The complex of the Mausoleum of Helena and the remains of the adjacent basilica are still extant, though in ruins. This cemetery is named as inter duas lauros in the Liber Pontificalis (E00405) and in the 7th-century Cimiteria totius Urbis Romae (E06912), though eventually it came to be named after its most prominent saints, Marcellinus and Petrus. It lies on the via Labicana (though here this is termed the 'via Canpania'). When built by Constantine, the church adjacent to Helena's mausoleum was dedicated to Marcellinus and Petrus, but our author, and the author of the roughly contemporary De Locis Sanctis (E06994), consider it a church of St Helena. The Forty Martyrs of Rome mentioned here, are recorded as having a feast on the via Labicana on 13 January (E04608); it is possible that they are but an echo of the Forty Martyrs of Sebaste (S00103), whose relics were spread widely at an early date.
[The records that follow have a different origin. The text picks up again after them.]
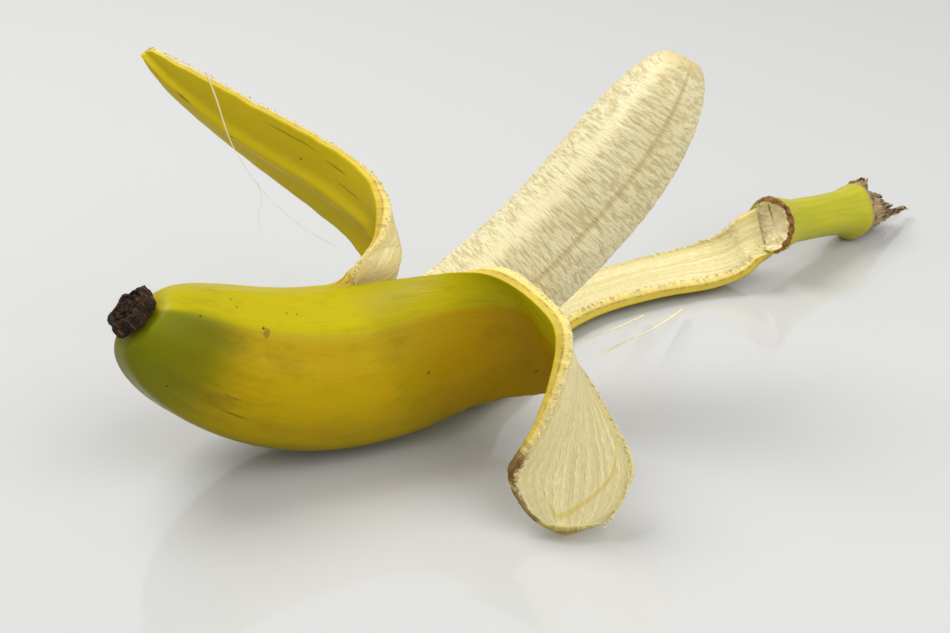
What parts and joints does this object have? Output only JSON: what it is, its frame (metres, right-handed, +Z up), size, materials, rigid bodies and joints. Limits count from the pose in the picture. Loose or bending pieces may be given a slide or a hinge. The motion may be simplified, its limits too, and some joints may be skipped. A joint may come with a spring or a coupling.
{
  "type": "peeled banana",
  "caption": "Half-peeled banana lying down, with bare pulp rising from the peel and torn strips of peel folded back, one still joined to the stem.",
  "frame": {"origin": "middle of the foot of the whole object's box, on the surface that it lies on", "axes": "+X along the longest extent, from the blossom end towards the stem, +Y away from the near side, +Z up"},
  "size_m": [0.1956, 0.159, 0.0777],
  "materials": {
    "peel": "waxy skin outside, fibrous cream inside",
    "pulp": "soft, faintly moist",
    "stem": "green fibrous, dry and brown at the end",
    "dried_flower": "dry and dark",
    "string": "thin plant fibre"
  },
  "bodies": {
    "root": {"peel": "peel", "pulp": "pulp", "stem": "stem", "blossom_tip": "dried_flower", "string_long": "string", "string_branch": "string", "string_low_1": "string", "string_low_2": "string"}
  },
  "joints": []
}
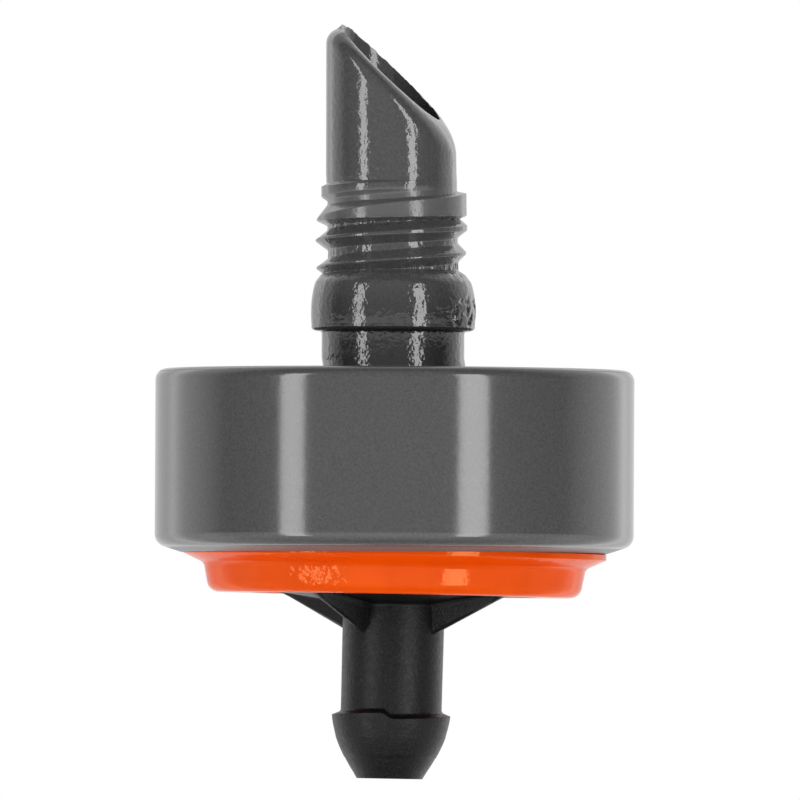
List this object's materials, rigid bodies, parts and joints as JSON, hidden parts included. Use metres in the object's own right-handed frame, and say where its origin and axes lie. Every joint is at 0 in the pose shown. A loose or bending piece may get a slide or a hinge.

Edition: Glorie, F. (ed.), Notitia ecclesiarum urbis Romae, in Itineraria et alia geographica (Corpus Christianorum, series Latina 175; Turnhout: Brepols, 1965), 305-311. [Reproduces Valentini and Zucchetti, with a few emendations.] Valentini, R. and Zucchetti, G. (ed.), Codice topografico della città di Roma (Istituto storico italiano - Fonti per la storia d'Italia; Roma 1942), vol. 2, 72-94. (Partial) Translation: Lapidge, M., The Roman Martyrs. Introduction, Translations, and Commentary (Oxford Early Christian Studies; Oxford: Oxford University Press 2018), 660-662. [Translates most of the text, but omits parts less relevant to those martyrdom accounts that he includes in his collection.]